Funday

Just For Fun

I finally managed to get a complete piglit run over the weekend, and, for my own amusement, I decided to check the timediffs against a reference run from the IRIS driver. Given that the Intel drivers are of extremely high quality (and are direct interfaces to the underlying hardware that I happen to be using), I tend to use ANV and IRIS as my references whenever I’m trying to debug things.

Both runs used the same base checkout from mesa, so all the core/gallium/nir parts were identical.

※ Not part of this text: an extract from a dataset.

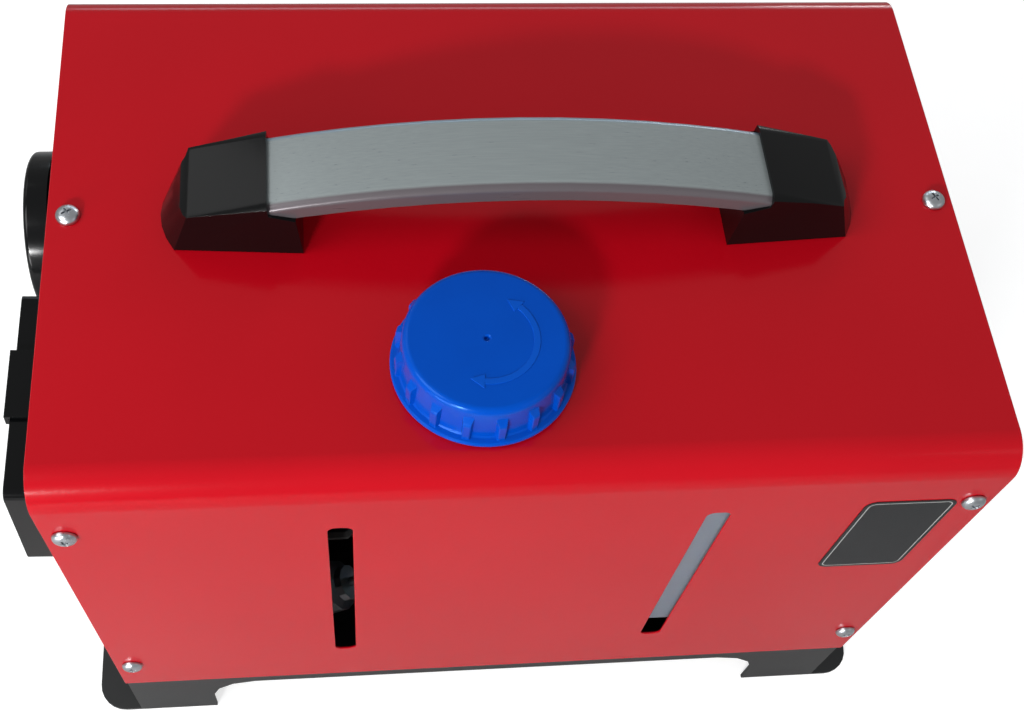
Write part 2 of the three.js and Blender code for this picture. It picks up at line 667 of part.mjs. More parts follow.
// The hot-air fan: a hub with twisted blades, flatter towards their tips.
function makeFan() {
  const from = 139;
  const to = 159;
  const blades = [];
  for (let i = 0; i < fanBladeCount; i += 1) {
    const rings = [0, 0.5, 1].map((t) => {
      const radius = 12 + 28 * t;
      const pitch = 0.55 + 0.6 * t;
      const chord = 7.5 + 3.2 * t;
      const section = [[-chord, -0.5], [0, 1.3], [chord, -0.5], [chord, 0.7], [0, 2.7], [-chord, 0.7]];
      return section.map(([along, across]) => {
        const x = (from + to) / 2 + along * Math.cos(pitch) + across * Math.sin(pitch);
        const side = along * Math.sin(pitch) - across * Math.cos(pitch);
        return new THREE.Vector3(x, side, radius).applyAxisAngle(dirX, (2 * Math.PI * i) / fanBladeCount);
      });
    });
    blades.push(lofted(rings));
  }
  const hubHalf = shaftRadius + 0.1;
  const hub = [[hubHalf, from], [16, from], [16, to - 2], [14, to], [hubHalf, to], [hubHalf, from]];
  const hole = rod('x', shaftRadius + gap, from - eps, to + eps, 10);
  const fan = joined([revolved(hub, 'x', 24), ...blades]).subtract(hole);
  piece('fan_wheel', fan, blackPlastic, heaterCore);
}

function makeBlower() {
  const cup = [[7.5, 51.3], [42, 51.3], [42, 88], [7.5, 88], [7.5, 85], [38, 85], [38, 55], [7.5, 55],
    [7.5, 51.3]];
  const airHole = rod('z', stubBore - 1, -50, -30, 16, combustionAirX, 0);
  piece('blower_housing', revolved(cup, 'x', 24).subtract(airHole), castAluminium, heaterCore);
  makeImpeller();
  piece('motor_shaft', rod('x', shaftRadius, 58, 163, 10), stainless, heaterCore);
  const can = [[5, 88.3], [21, 88.3], [21, 91], [22.5, 92], [22.5, 129], [9, 132], [9, 135], [5, 135],
    [5, 88.3]];
  piece('blower_motor', revolved(can, 'x', 18), stainless, heaterCore);
  makeFan();
  const unit = extruded(roundedRectangle(-30, 30, -10, 10, 3), 'x', -20, 20, 2);
  piece('control_unit', unit, mattBlack, heaterCore, [112, 0, 40]);
}

// The two stubs that pass down through the base, and the table that carries the core.
function makeStubs() {
  const floor = stubEnd - heaterZ;
  const exhaust = ring('z', stubBore, stubRadius, floor, exhaustBoss - gap, 16);
  piece('exhaust_stub', exhaust, stainless, heaterCore, [exhaustX, 0, 0]);
  const air = ring('z', stubBore, stubRadius, floor, -42.5, 16);
  piece('combustion_air_stub', air, blackPlastic, heaterCore, [combustionAirX, 0, 0]);
  const top = heaterZ - casingHalfZ - basePlateTop - 2 * gap;
  const wall = 2;
  const half = 48;
  const foot = 16;
  let stand = extruded(hatOutline(half, foot, top, wall), 'x', -110, 110);
  for (const x of [exhaustX, combustionAirX]) {
    stand = stand.subtract(rod('z', stubRadius + 2, top - 5, top + eps, 16, x, 0));
  }
  stand = stand.subtract(rod('z', 5, top - 5, top + eps, 12, fuelPipeX, fuelPipeY));
  stand = stand.subtract(rod('y', 7, -half - 5, -half + 5, 12, hosePass[0], hosePass[1] - basePlateTop));
  piece('heater_stand', stand, blackPaint, part, [0, heaterY, basePlateTop + gap]);
}

// ---------------------------------------------------------------- air outlet and intake
function makeOutlet() {
  const rim = -caseLength / 2 - outletReach;
  const lip = 11;
  const groove = outletRim - 1.8;
  const profile = [[outletBore, -174], [spigotRadius, -174], [spigotRadius, -beyondPanel], [39, -beyondPanel],
    [39, -beyondPanel - 2.6], [groove, -beyondPanel - 3], [groove, rim + lip + 0.6], [outletRim, rim + lip],
    [outletRim, rim + 2], [outletRim - 2, rim], [outletBore, rim], [outletBore, -174]];
  piece('outlet_collar', revolved(profile, 'x', 28), blackPlastic, heaterCore);
  const sleeve = ring('x', spigotRadius + gap, spigotRadius + 2.2, -190, -154, 28);
  piece('outlet_sleeve', sleeve, rubber, heaterCore);
  // the turning louvre insert: a ring with tilted slats
  const reach = outletBore - gap;
  const near = rim + 2;
  const far = rim + 20;
  const hoop = ring('x', reach - 2.2, reach, near, far, 28);
  const room = rod('x', reach - 1, near, far, 28);
  const slat = extruded(outlineOf([[-7, -0.9], [7, -0.9], [7, 0.9], [-7, 0.9]]), 'y', -40, 40);
  const slats = [-22.5, -7.5, 7.5, 22.5].map((z) => tiltedAboutY(slat, 0.5, rim + 11, 0, z));
  const spine = block(rim + 4, rim + 18, -1.2, 1.2, -34, 34);
  piece('outlet_grille', hoop.add(joined([...slats, spine]).intersect(room)), blackPlastic, heaterCore);
}

function makeIntake() {
  const face = beyondPanel;
  const barHalf = 1.3;
  const thick = 2.5;
  const flange = [[40, 184], [41.7, 184], [41.7, face], [46.5, face], [46.5, face + 1.5], [45, face + 2.8],
    [40, face + 2.8], [40, 184]];
  const rings = [12, 26].map((radius) => ring('x', radius - 1.2, radius + 1.2, face, face + thick, 12));
  const spoke = block(face, face + thick, -barHalf, barHalf, -41, 41);
  const spokes = [0, 1, 2].map((i) => turnedAboutX(spoke, (Math.PI * i) / 3));
  piece('intake_grille', joined([revolved(flange, 'x', 24), ...rings, ...spokes]), blackPlastic, heaterCore);
  const gland = [[4, -14.8], [7.7, -14.8], [7.7, 0], [11, 0], [11, 4], [8.5, 5], [8.5, 9], [6.5, 11.5],
    [4, 11.5], [4, -14.8]];
  piece('power_gland', revolved(gland, 'x', 12), rubber, part, [beyondPanel, ...glandPlace]);
}

// ---------------------------------------------------------------- controller on the left end
// Drawn with its outer face at 0 and its depth along +X, in a group that leans it back.
function makeController() {
  const controller = groupAt(...controllerPlace);
  controller.rotation.y = controllerLean;
  const halfY = controllerWide / 2;
  const halfZ = controllerHigh / 2;
  const back = controllerDeep;
  // a clip on the end panel whose lips hold the housing's upper and lower edges
  const lip = 1.8;
  const lipDrop = 4;
  const reach = halfZ + gap + lip;
  const toPanel = -beyondPanel - controllerPlace[0];
  const panelAt = (z) => (toPanel - z * Math.sin(controllerLean)) / Math.cos(controllerLean);
  const clipOutline = outlineOf([[panelAt(-reach), -reach], [panelAt(reach), reach], [-gap - lip, reach],
    [-gap - lip, halfZ - lipDrop], [-gap, halfZ - lipDrop], [-gap, halfZ + gap], [back + gap, halfZ + gap],
    [back + gap, -halfZ - gap], [-gap, -halfZ - gap], [-gap, -halfZ + lipDrop],
    [-gap - lip, -halfZ + lipDrop], [-gap - lip, -reach]]);
  const leadY = leadPlace[0] - controllerPlace[1];
  const leadZ = leadPlace[1] - controllerPlace[2];
  const leadHole = rod('x', 4.6, back - eps, back + 12, 12, leadY, leadZ + 1);
  const clip = extruded(clipOutline, 'y', clipFrom, clipTo).subtract(leadHole);
  piece('controller_clip', clip, blackPlastic, controller);
  const shell = extruded(roundedRectangle(-halfY, halfY, -halfZ, halfZ, 4), 'x', 0, back, 2);
  const room = roundedRectangle(-halfY + 2, halfY - 2, -halfZ + 2, halfZ - 2, 2.5);
  const hollow = extruded(room, 'x', 2.4, back + eps, 1);
  const windowY = 22;
  const windowZ = 17;
  const screen = roundedRectangle(-windowY, windowY, -windowZ, windowZ, 2);
  const seat = roundedRectangle(-windowY - gap, windowY + gap, -windowZ - gap, windowZ + gap, 2);
  let housing = shell.subtract(hollow).subtract(extruded(seat, 'x', -eps, 1.6, 1));
  // four rubber keys, each a cap, a collar behind the face and a stem to the board
  const board = 8.6;
  const keyY = 35;
  const keyZ = 12;
  const keySize = (halfWide, halfHigh, round, from, to) =>
    extruded(roundedRectangle(-halfWide, halfWide, -halfHigh, halfHigh, round), 'x', from, to, 1);
  const stem = rod('x', 1.6, 3, board - 1.1, 8);
  const key = joined([keySize(5, 4, 1.7, -1, 3), keySize(6.2, 5.2, 1.7, 2.7, 3.7), stem]);
  const keyHole = keySize(5.3, 4.3, 2, -eps, 5);
  for (const [side, y] of [['front', -keyY], ['back', keyY]]) {
    for (const [level, z] of [['lower', -keyZ], ['upper', keyZ]]) {
      housing = housing.subtract(keyHole.translate([0, y, z]));
      piece(`controller_button_${side}_${level}`, key, mattBlack, controller, [0, y, z]);
    }
  }
  piece('controller_housing', housing, blackPlastic, controller);
  piece('controller_screen', extruded(screen, 'x', 0.1, 1.3, 1), displayGlass, controller);
  const boardBody = block(board, board + 1.6, -halfY + 4, halfY - 4, -halfZ + 4, halfZ - 4);
  piece('controller_board', boardBody, circuitGreen, controller);
}

// ---------------------------------------------------------------- fuel line and leads
const pumpTilt = (35 * Math.PI) / 180; // the pump's axis above the horizontal
const pumpPlace = [-98, -100, 97];

// A point on the pump's axis, so far from its middle towards the outlet.
function onPumpAxis(distance) {
  const [x, y, z] = pumpPlace;
  return [x + distance * Math.cos(pumpTilt), y, z + distance * Math.sin(pumpTilt)];
}

function makePump() {
  const pumpSeat = groupAt(...pumpPlace);
  const profile = [[0, -36], [2.4, -36], [2.4, -28], [7, -28], [7, -25], [13, -24], [13, 22], [9, 24],
    [9, 28], [2.4, 28], [2.4, 35], [0, 35]];
  piece('fuel_pump', revolved(profile, 'x', 12), castAluminium, pumpSeat).rotation.y = -pumpTilt;
  // a rubber-lined band round the pump with a foot on the base plate
  const band = tiltedAboutY(ring('x', 13 + gap, 15.5, -7, 7, 12), -pumpTilt);
  const floor = basePlateTop + gap - pumpPlace[2];
  const post = block(-6, 6, 15, 17.5, floor, 4);
  const tie = block(-6, 6, 13.8, 17.5, -5, 5);
  const foot = block(-10, 10, 15, 33, floor, floor + 2);
  const keepOut = tiltedAboutY(rod('x', 13 + gap, -30, 30, 12), -pumpTilt);
  piece('pump_clamp', joined([band, post, tie, foot]).subtract(keepOut), rubber, pumpSeat);
}

function makeFuelLine() {
  const filterRight = tankLeft - 32;
  const filterLeft = filterRight - 46;
  const filterProfile = [[0, filterLeft], [2.4, filterLeft], [2.4, filterLeft + 8], [8, filterLeft + 10],
    [9, filterLeft + 12], [9, filterRight - 12], [8, filterRight - 10], [2.4, filterRight - 8],
    [2.4, filterRight], [0, filterRight]];
  const line = groupAt(0, tankOutletY, tankOutletZ);
  piece('fuel_filter', revolved(filterProfile, 'x', 12), whitePlastic, line);
  const toFilter = ring('x', 2.9, hoseRadius + 1.2, filterRight - 5, tankLeft - 5, 10);
  piece('hose_tank_to_filter', toFilter, rubber, line);
  const inlet = onPumpAxis(-36 - gap);
  const ahead = onPumpAxis(-50);
  const first = [filterLeft - gap, tankOutletY, tankOutletZ];
  const second = [filterLeft - 8, tankOutletY, tankOutletZ];
  const toPump = tubeAlong([first, second, [filterLeft - 17, -73, tankOutletZ - 8],
    [filterLeft - 16, -90, tankOutletZ - 26], [ahead[0] - 12, -99, ahead[2] - 5], ahead, inlet],
    hoseRadius, 18, 8);
  piece('hose_filter_to_pump', toPump, hoseGreen);
  const outlet = onPumpAxis(35 + gap);
  const beyond = onPumpAxis(39.5);
  const endZ = heaterZ - casingHalfZ - 16 - gap;
  const pipeY = heaterY + fuelPipeY;
  const toBurner = tubeAlong([outlet, beyond, [-63.2, -99, 127], [-63.4, -92, 137], [-63.5, -60, 141],
    [-60, -34, 136], [-44, -20, 118], [-14, -16, 104], [12, 2, 98], [26, 24, 102],
    [fuelPipeX, pipeY, endZ - 10], [fuelPipeX, pipeY, endZ]], hoseRadius, 26, 8);
  piece('hose_pump_to_burner', toBurner, hoseGreen);
}

function makeLeads() {
  const [enterX, enterZ] = leadEntry;
  const lead = tubeAlong([[-201, ...leadPlace], [-191, ...leadPlace], [-172, -74, 228], [-130, -100, 216],
    [-95, -113, 207], [-76, -113, 205], [-66, -102, 206], [-65, -70, 210], [-60, -36, 214], [-40, -21, 216],
    [0, -19, 218], [70, -19, 226], [enterX - 6, -17, enterZ], [enterX, -9.5, enterZ]], leadRadius, 28, 6);
  piece('controller_lead', lead, rubber);
}

makeBaseFrame();
makeCover();
makeEndPanel('end_panel_left', -1, [[spigotRadius + gap, heaterY, heaterZ], [4, ...leadPlace]]);
makeEndPanel('end_panel_right', 1, [[intakeRadius, heaterY, heaterZ], [8, ...glandPlace]]);
makeScrews();
makeHandle();
makeTank();
makeCap();
makeCasing();
makeExchanger();
makeBurner();
makeBlower();
makeStubs();
makeOutlet();
makeIntake();
makeController();
makePump();
makeFuelLine();
makeLeads();

export default part;
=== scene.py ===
import bpy
import bmesh
from math import cos, pi, radians, sin
from mathutils import Matrix, Vector


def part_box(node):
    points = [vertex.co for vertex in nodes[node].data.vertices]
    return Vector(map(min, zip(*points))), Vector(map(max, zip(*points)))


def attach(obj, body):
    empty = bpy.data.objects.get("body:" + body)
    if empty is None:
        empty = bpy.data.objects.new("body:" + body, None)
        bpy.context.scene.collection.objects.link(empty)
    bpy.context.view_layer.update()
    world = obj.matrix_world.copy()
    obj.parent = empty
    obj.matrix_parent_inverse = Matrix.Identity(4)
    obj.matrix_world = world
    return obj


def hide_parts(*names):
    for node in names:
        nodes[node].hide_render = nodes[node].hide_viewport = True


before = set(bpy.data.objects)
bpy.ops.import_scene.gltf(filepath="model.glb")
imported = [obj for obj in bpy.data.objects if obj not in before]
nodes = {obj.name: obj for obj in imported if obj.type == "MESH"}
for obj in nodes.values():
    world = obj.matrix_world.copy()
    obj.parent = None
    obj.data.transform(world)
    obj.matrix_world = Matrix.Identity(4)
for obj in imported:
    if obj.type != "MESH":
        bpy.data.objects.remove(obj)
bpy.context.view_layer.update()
mm = 0.001
mergeGap = 0.001  # in mm, two points nearer than this become one
print("frame loaded:", len(nodes), "nodes")


# ---- shader helpers: one wrapped socket, one method for every other node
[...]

The results weren’t what I expected.

My expectation when I clicked into the timediffs page was that zink would be massively slower in a huge number of tests, likely to a staggering degree in some cases.

We were, but then also on occasion we weren’t.

As a final disclaimer before I dive into this, I feel like given the current state of people potentially rushing to conclusions I need to say that I’m not claiming zink is faster than a native GL driver, only that for some cases, our performance is oddly better than I expected.

The Good

piglit-misc-bench.png

The first thing to take note of here is that IRIS is massively better than zink in successful test completion, with a near-perfect 99.4% pass rate compared to zink’s measly 91%, and that’s across 2500 more tests too. This is important also since timediff only compares between passing tests.

With that said, somehow zink’s codepath is significantly faster when it comes to dealing with high numbers of varying outputs, and also, weirdly, a bunch of dmat4 tests, even though they’re both using the same softfp64 path since my icelake hardware doesn’t support native 64bit operations.

I was skeptical about some of the numbers here, particularly the ext_transform_feedback max-varying-arrays-of-arrays cases, but manual tests were even weirder:

time MESA_GLSL_CACHE_DISABLE=true MESA_LOADER_DRIVER_OVERRIDE=zink bin/ext_transform_feedback-max-varyings -auto -fbo

MESA_GLSL_CACHE_DISABLE=true MESA_LOADER_DRIVER_OVERRIDE=zink  -auto -fbo  2.13s user 0.03s system 98% cpu 2.197 total
time MESA_GLSL_CACHE_DISABLE=true MESA_LOADER_DRIVER_OVERRIDE=iris bin/ext_transform_feedback-max-varyings -auto -fbo

MESA_GLSL_CACHE_DISABLE=true MESA_LOADER_DRIVER_OVERRIDE=iris  -auto -fbo  301.64s user 0.52s system 99% cpu 5:02.45 total

wat.

I don’t have a good explanation for this since I haven’t dug into it other than to speculate that ANV is just massively better at handling large numbers of varying outputs.

The Bad

By contrast, zink gets thrashed pretty decisively in arb_map_buffer_alignment-map-invalidate-range, and we’re about 150x slower.

Yikes. Looks like that’s going to be a target for some work since potentially an application might hit that codepath.

The Weird

piglit-fp64-bench.png

Somehow, zink is noticeably slower in a bunch of other fp64 tests (and this isn’t the full list, only a little over half). It’s strange to me that zink can perform better in certain fp64 cases but then also worse in others, but I’m assuming this is just the result of different shader optimizations happening between the drivers, shifting them onto slightly less slow parts of the softfp64 codepath in certain cases.

Possibly something to look into.

Probably not in too much depth since softfp64 is some pretty crazy stuff.

In Closing

Tests (and especially piglit ones) are not indicative of real world performance.

Written on September 7, 2020